I’ve been thinking of my grand-parents a lot, lately, and how radically their lives changed. My grandmother was around my age when she came to the U.S. I didn’t get to know her too well (she passed on when I was young), but I’ve been thinking about her and how her life took her across the world around the same time that mine has.
This week, I’m making a recipe for her, inspired by her to connect with her and my memories of what we shared.
Mary, born in Baghdad, Iraq, American immigrant, devoted Catholic, mother of four. Do these details really describe who you were?
I have other artifacts, too: a tape-recording of meditative breathing–Som/Om, Som/Om–, an aerobics tape atop your VCR, a glass-jar filled with matchbooks from the places you’d been, a carving of a man and woman intertwined in an embrace on your bed-side-table that would make a nine-year-old me turn pink. An olive-wood rosary, icons of the Virgin Mother. You were deeply religious, but not in the disciplinarian, god-fearing way. More in a close-to-god (I’d even venture goddess, as your icon of choice was a woman) and his/her love kind of way.
Mostly, I remember you through food. The grape-leaves we grew for you, for dolma, beneath the deck of our first home, that sprawling suburb with similarly-drawn houses facing each other across green and marshy lawn. Your similarly green tabouli, drenched in lemon, always in the same banded-glass bowl that I often ate straight-out-of, with a big soup spoon. Kibbeh–olive-oil, cinnamon, salt, the color of soil–which you’d press flat and slice like a pie. A yellow onion, that you’d bite into like an apple.
A big jar of torshi on your fridge-door’s shelf.
Torshi is the word you can use for pickles from tables in the Balkans to those in the Hindu Kush. Recipes differ, but the principle is the same–something preserved, made sour (with salt through lacto-fermentation, or with vinegar) for a tangy addition to your meal.

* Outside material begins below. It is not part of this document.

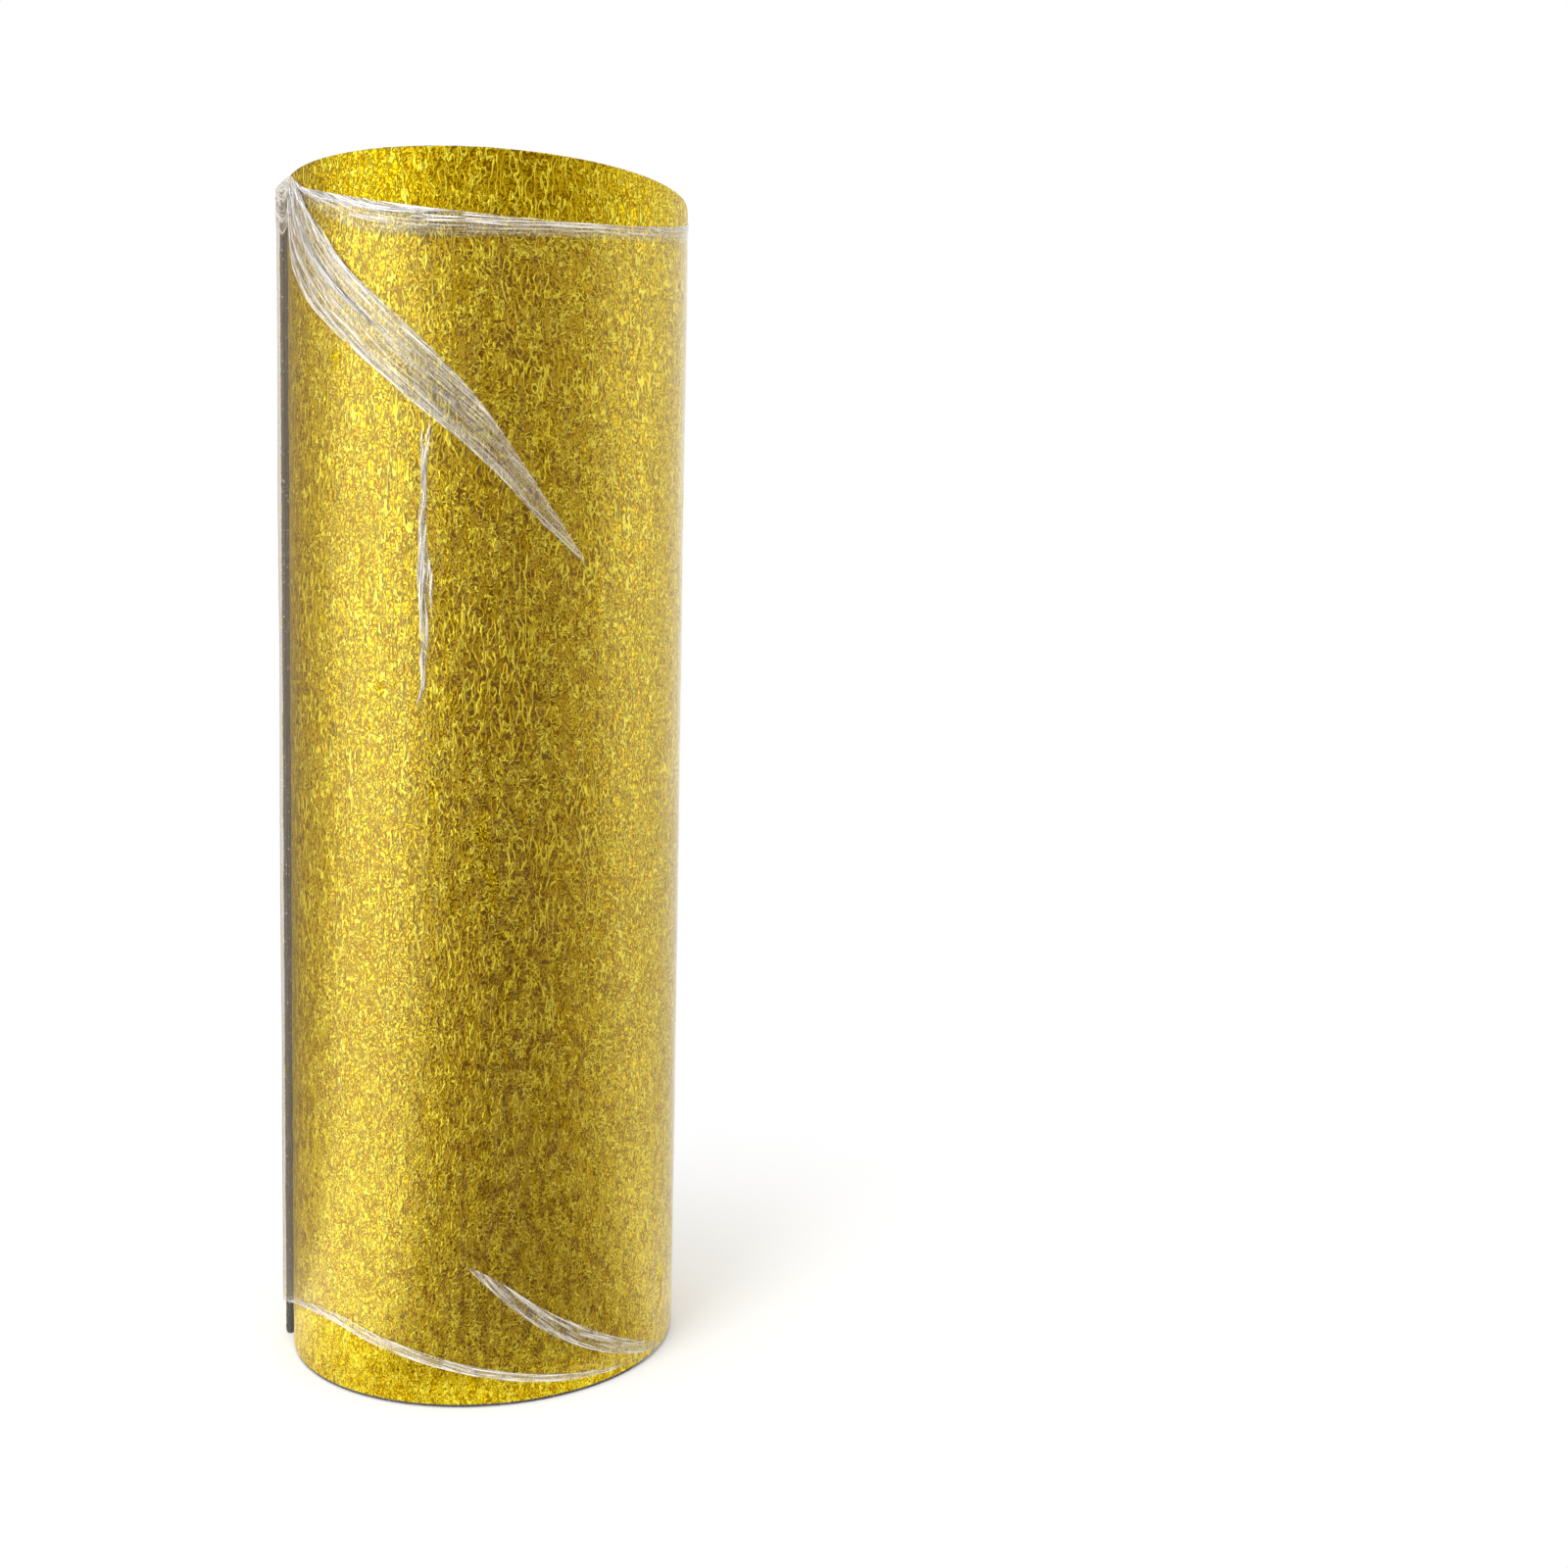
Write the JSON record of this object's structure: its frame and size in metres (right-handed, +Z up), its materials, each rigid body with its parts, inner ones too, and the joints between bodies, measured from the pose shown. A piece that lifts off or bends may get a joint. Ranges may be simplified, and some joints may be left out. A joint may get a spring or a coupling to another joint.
{
  "type": "foil-faced foam underlay roll",
  "caption": "Cylindrical roll of dark closed-cell foam sheet with a crinkled gold metallised facing, wound with an open core and bound in clear stretch film.",
  "frame": {"origin": "centre of the open core at the roll's bottom end", "axes": "+Z up along the roll's axis; the sheet's outer end lies on the -X side and its cut face looks along -Y, which is the front"},
  "size_m": [0.3664, 0.3646, 1.05],
  "materials": {
    "foam": "dark grey closed-cell foam with small bright cells and fine dark lines between turns",
    "gold_foil": "crinkled embossed gold metallised film",
    "clear_film": "glossy clear stretch film with faint creases",
    "gathered_film": "stretch film gathered into whitened streaks"
  },
  "bodies": {
    "root": {"foam_sheet": "foam", "gold_facing": "gold_foil", "film_body_wrap": "clear_film", "film_top_lap": "clear_film", "film_bottom_lap": "clear_film", "film_top_hem": "gathered_film", "film_bottom_hem": "gathered_film", "film_diagonal_band": "gathered_film", "film_end_tab": "gathered_film", "film_lower_band": "gathered_film"}
  },
  "joints": []
}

In Chinese medicine, they say the sour taste is yin, cooling, gathering, absorbent, most active in the liver, strengthening for weakened lungs, “proper food” for the “heartmind.” It organizes scattered mental patterns, collects and holds together what has been dispersed. (Pitchford, 312).
Mary was the daughter of an Armenian orphan, a man whose parents had been killed in the genocide. He grew up in the company of Iraqi Christians–or Chaldeans–and married one. Mary met my Gidu (grandpa in Arabic), a Jewish man, and fell in love. This love would eventually cast them out from their home in Iraq, from Israel (where the Jewishness of the family was called into question), to a place where they could find (at that time) acceptance: the U.S.
Perhaps that is why, as immigrants, ex-pats, immigrants-daughters or grand-daughters or even great-great-granddaughters, we can gravitate toward the sour. A taste to gather, to collect, to hold together what has been dispersed, to bring us together.
Mary’s torshi was made with cauliflower, carrots, cucumbers and cabbage. I used the first turnips and radishes of Spring in my versions. A bright sash of color for a pale-green early Spring.
- Bunch of turnips, sliced thin
- 1/8 of a small beet, sliced thin
- 1.5 tablespoons course sea-salt
- De-chlorinated water
- Bunch of radishes, sliced thin
- Handful of turnips, sliced thin
- 1 small black radish, sliced thin
- 1.5 tablespoons course sea-salt
- De-chlorinated water
- Sterilize a pint-sized glass jar by filling it with boiling water. Wait a few minutes, then drain. Fill with cold water to cool glass, then drain again.
- Press slices of vegetables into jar until it's full. Add salt. Pour cold, de-chlorinated water (Note: You can de-chlorinate your water by letting it stand for at least 30 minutes) until it covers vegetables. Seal with lid.
Let ferment in cool, dry place for at least 3 days and up to many months. After opening, store in fridge.
Pitchford, Paul. Healing with Whole Foods. Berkeley: North Atlantic Books, 1993, 2002.